• **Working data**
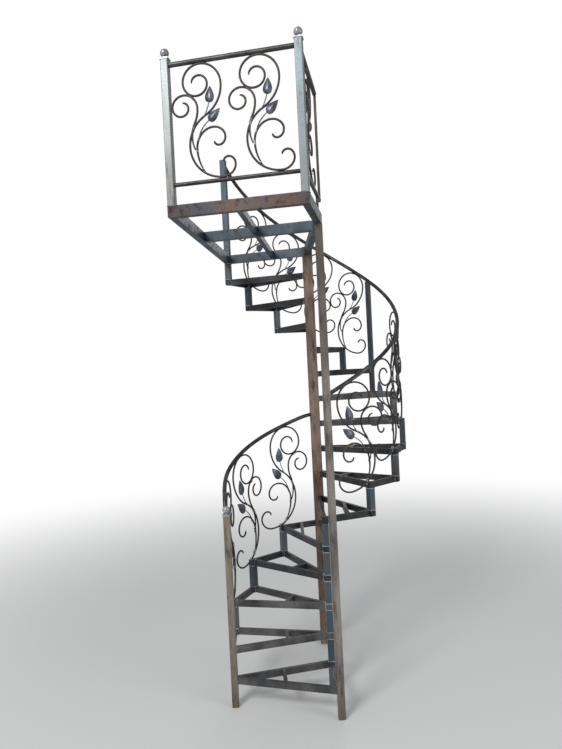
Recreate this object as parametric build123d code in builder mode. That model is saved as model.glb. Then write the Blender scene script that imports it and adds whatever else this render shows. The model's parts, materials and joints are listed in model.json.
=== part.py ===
from math import asin, atan2, cos, degrees, hypot, radians, sin, sqrt
import os

from build123d import *

# Where everything is measured from
# Millimetres. The origin is the middle of the main column's foot on the floor.
# +X is to the right in the photo, +Y goes away from the viewer, +Z is up.

# Main heights
RISE = 180
TREADS = 15
LANDING_TOP = RISE * (TREADS + 1)

# Tube sizes
COLUMN_SIDE = 70
POST_SIDE = 40
FRAME_HEIGHT = 40
FRAME_WIDTH = 20
BEAM_HEIGHT = 60
BEAM_WIDTH = 40
JOIST_WIDTH = 30
LANDING_UNDERSIDE = LANDING_TOP - BEAM_HEIGHT

# Upright lines in plan
COLUMN = (0, 0)
CORE = (-3, -663)
FRONT_POST = (21, -992)
FRONT_POST_TURN = 8

# Lower flight, clockwise round the core line when seen from above
LOWER_RADIUS = 614
LOWER_START = 193.7
LOWER_STEP = -25.94
LOWER_CORNERS = 4
CORE_POSTS = 6

# Upper flight, counter-clockwise round the main column when seen from above
UPPER_RADIUS = 620
UPPER_START = -60.5
UPPER_STEP = 24.77
FIRST_UPPER_TREAD = 7
UPPER_CORNERS = TREADS - FIRST_UPPER_TREAD + 2

# Landing outline
FRONT_LEFT = (-750, -1298)
FRONT_RIGHT = (-65, -1445)
MIDDLE_BEAM_SHARE = 0.44
MIDDLE_BEAM_DROP = 166
JOIST_SHARE = 0.49

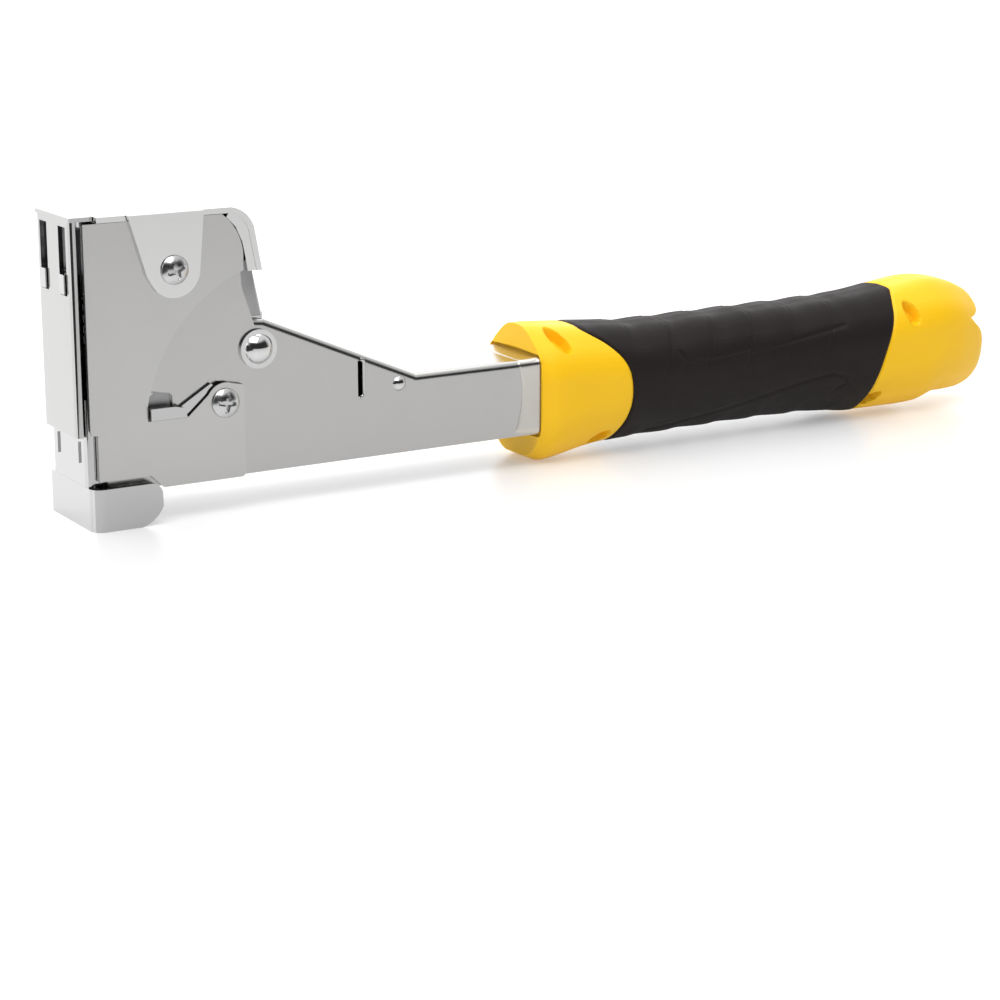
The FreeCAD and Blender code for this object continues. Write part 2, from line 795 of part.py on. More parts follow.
def rivets():
    """The large rivet across the head with its washers, and the two small side rivets."""
    x, z, half = S["head_rivet_x"], S["head_rivet_z"], S["body_half"]
    washer_depth, washer_radius = 0.9, 5.2
    seat = half + washer_depth
    pieces = [cross_rod("head_rivet_shank", 3.0, x, z, seat)]
    washers = []
    for side in (-1, 1):
        pieces.append(dome(f"head_rivet_dome_{side}", size(4.0).value, 2.2, x, side * seat, z, side))
        start = half if side > 0 else -seat
        blank = rod(f"washer_blank_{side}", "y", washer_radius, (x, start, z), washer_depth)
        washers.append(cut(f"washer_{side}", blank, cross_rod(f"washer_hole_{side}", 3.0, x, z, seat + 1)))
    node("head_rivet", fuse("head_rivet", *pieces))
    node("rivet_washers", group("rivet_washers", *washers))
    small = []
    small_x, small_z = S["side_rivet_x"], S["side_rivet_z"]
    for side in (-1, 1):
        head = dome(f"side_rivet_dome_{side}", 2.0, 1.1, small_x, side * half, small_z, side)
        start = INNER_HALF if side > 0 else -half
        shank = rod(f"side_rivet_shank_{side}", "y", 1.2, (small_x, start, small_z), S["body_sheet"])
        small.append(fuse(f"side_rivet_{side}", head, shank))
    node("side_rivets", group("side_rivets", *small))
    pivot = cross_rod("magazine_pivot_pin", S["pivot_radius"], S["pivot_x"], S["pivot_z"], half)
    node("magazine_pivot_pin", pivot)


# ---------------------------------------------------------------- driver and return spring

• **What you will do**
Extract the full listing above without alteration.

• **Output of the exercise**
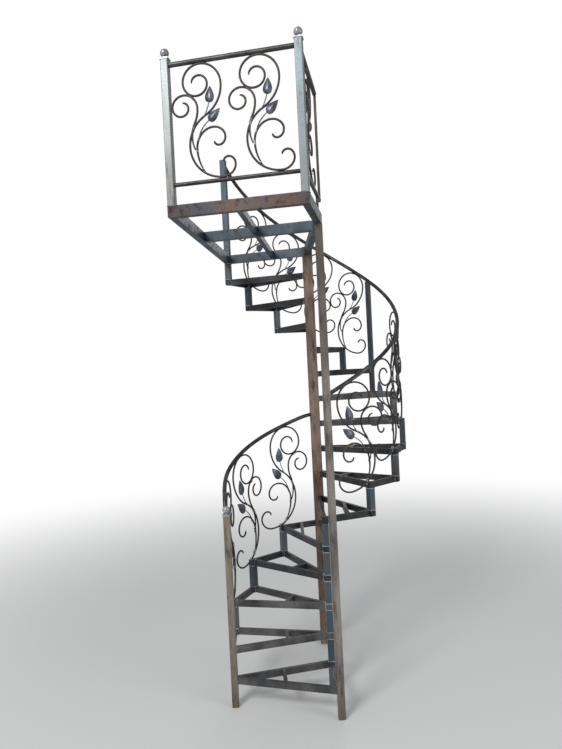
Recreate this object as parametric build123d code in builder mode. That model is saved as model.glb. Then write the Blender scene script that imports it and adds whatever else this render shows. The model's parts, materials and joints are listed in model.json.
=== part.py ===
from math import asin, atan2, cos, degrees, hypot, radians, sin, sqrt
import os

from build123d import *

# Where everything is measured from
# Millimetres. The origin is the middle of the main column's foot on the floor.
# +X is to the right in the photo, +Y goes away from the viewer, +Z is up.

# Main heights
RISE = 180
TREADS = 15
LANDING_TOP = RISE * (TREADS + 1)

# Tube sizes
COLUMN_SIDE = 70
POST_SIDE = 40
FRAME_HEIGHT = 40
FRAME_WIDTH = 20
BEAM_HEIGHT = 60
BEAM_WIDTH = 40
JOIST_WIDTH = 30
LANDING_UNDERSIDE = LANDING_TOP - BEAM_HEIGHT

# Upright lines in plan
COLUMN = (0, 0)
CORE = (-3, -663)
FRONT_POST = (21, -992)
FRONT_POST_TURN = 8

# Lower flight, clockwise round the core line when seen from above
LOWER_RADIUS = 614
LOWER_START = 193.7
LOWER_STEP = -25.94
LOWER_CORNERS = 4
CORE_POSTS = 6

# Upper flight, counter-clockwise round the main column when seen from above
UPPER_RADIUS = 620
UPPER_START = -60.5
UPPER_STEP = 24.77
FIRST_UPPER_TREAD = 7
UPPER_CORNERS = TREADS - FIRST_UPPER_TREAD + 2

# Landing outline
FRONT_LEFT = (-750, -1298)
FRONT_RIGHT = (-65, -1445)
MIDDLE_BEAM_SHARE = 0.44
MIDDLE_BEAM_DROP = 166
JOIST_SHARE = 0.49

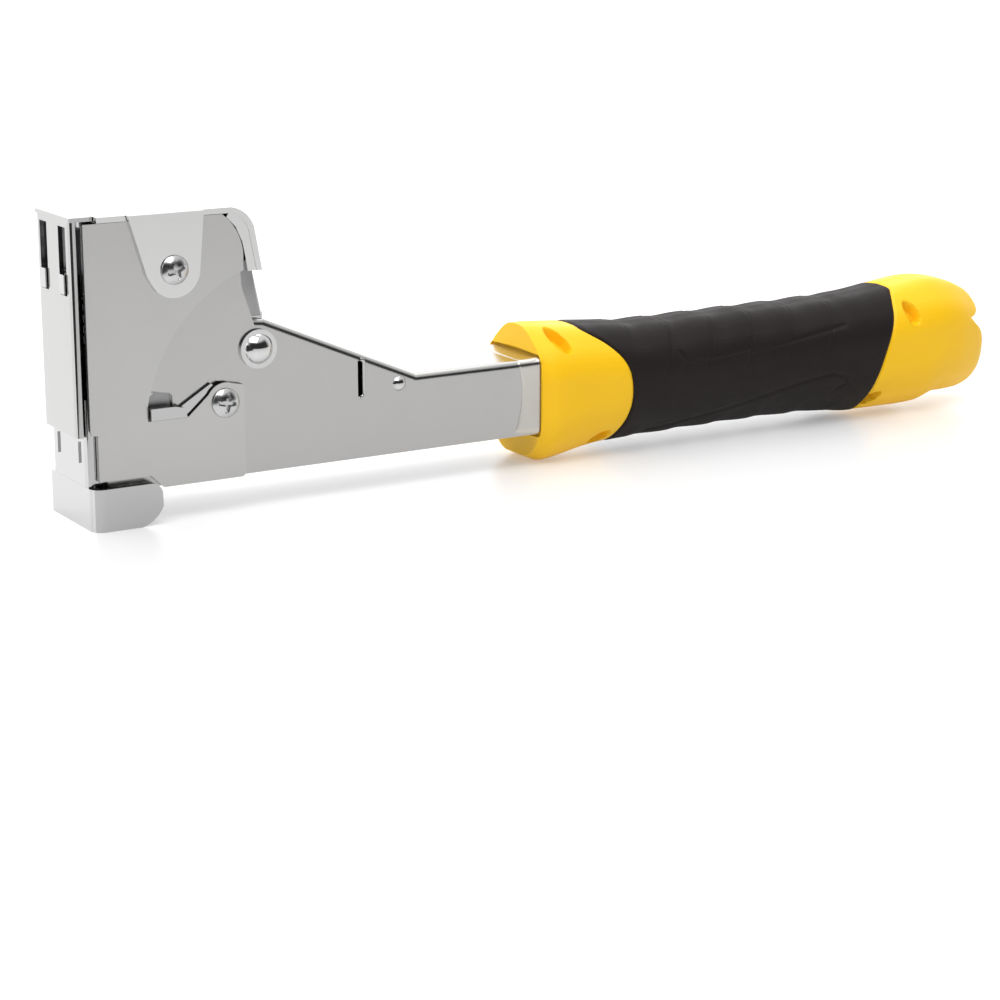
The FreeCAD and Blender code for this object continues. Write part 2, from line 795 of part.py on. More parts follow.
def rivets():
    """The large rivet across the head with its washers, and the two small side rivets."""
    x, z, half = S["head_rivet_x"], S["head_rivet_z"], S["body_half"]
    washer_depth, washer_radius = 0.9, 5.2
    seat = half + washer_depth
    pieces = [cross_rod("head_rivet_shank", 3.0, x, z, seat)]
    washers = []
    for side in (-1, 1):
        pieces.append(dome(f"head_rivet_dome_{side}", size(4.0).value, 2.2, x, side * seat, z, side))
        start = half if side > 0 else -seat
        blank = rod(f"washer_blank_{side}", "y", washer_radius, (x, start, z), washer_depth)
        washers.append(cut(f"washer_{side}", blank, cross_rod(f"washer_hole_{side}", 3.0, x, z, seat + 1)))
    node("head_rivet", fuse("head_rivet", *pieces))
    node("rivet_washers", group("rivet_washers", *washers))
    small = []
    small_x, small_z = S["side_rivet_x"], S["side_rivet_z"]
    for side in (-1, 1):
        head = dome(f"side_rivet_dome_{side}", 2.0, 1.1, small_x, side * half, small_z, side)
        start = INNER_HALF if side > 0 else -half
        shank = rod(f"side_rivet_shank_{side}", "y", 1.2, (small_x, start, small_z), S["body_sheet"])
        small.append(fuse(f"side_rivet_{side}", head, shank))
    node("side_rivets", group("side_rivets", *small))
    pivot = cross_rod("magazine_pivot_pin", S["pivot_radius"], S["pivot_x"], S["pivot_z"], half)
    node("magazine_pivot_pin", pivot)


# ---------------------------------------------------------------- driver and return spring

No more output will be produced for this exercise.